Now one more thing, because this is not only personal. It is communal.
If healing is the restoration of conversation, then the church is called to become a place where broken speech can breathe again.
A place where people do not have to perform strength.
A place where someone can say, “I do not know how to pray,” and we do not rush to fix them. We do not rush to explain. We do not rush to fill the silence. We listen. We stay. We pray with them. We carry them.
Sometimes the most healing thing you can say is not an answer. It is, “I am here.” Sometimes the most faithful prayer is not a confident speech. It is quiet companionship.
That is what the Spirit does for us. The Spirit comes alongside. The Spirit intercedes. The Spirit holds the conversation open.
So if we want to carry Christmas joy into the new year, here is what that joy really is.

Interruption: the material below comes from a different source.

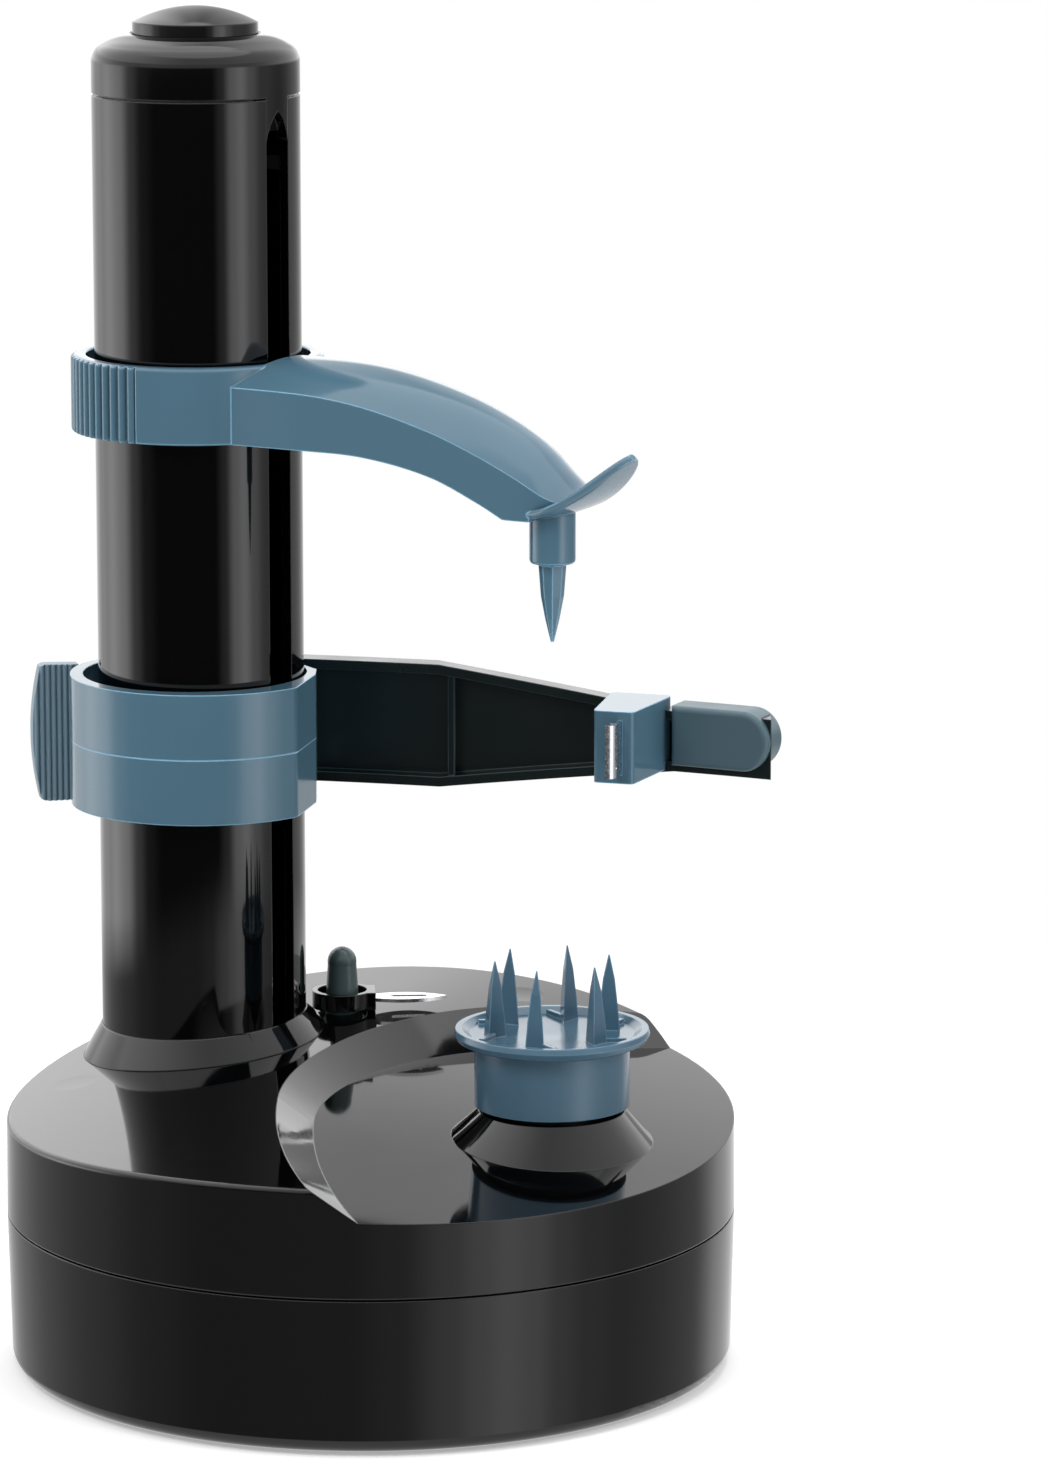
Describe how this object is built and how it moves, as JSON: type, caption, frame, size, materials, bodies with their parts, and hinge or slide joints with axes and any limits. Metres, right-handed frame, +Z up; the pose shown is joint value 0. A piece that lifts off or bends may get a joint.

It is not just cheer. It is not just nostalgia. Christmas joy is this. God has moved toward us. God has spoken. God has come close. God has not abandoned the world. God has not abandoned you.
And if we want to enter the new year with longing, let it be this longing. Not the longing to be impressive. Not the longing to have control. Not the longing to never hurt.
Let it be the longing for grace. The longing to remain connected. The longing for a living conversation with God, even when life is hard.
Because that is what will carry you. That is what will hold you. That is what will heal you, sometimes slowly, sometimes quietly, sometimes in ways you do not notice until later.
So let me bless you with this.
As you step into the new year, may you remember that grace speaks first.
May you trust that the Spirit prays when you cannot.
May you believe that nothing can separate you from love.
May your life become, little by little, a reopened conversation with God.
And may this church be a place where the broken words of the world find safety, and where healing grace can begin.
In the name of the Creator, and of the Son, and of the Holy Spirit. Amen.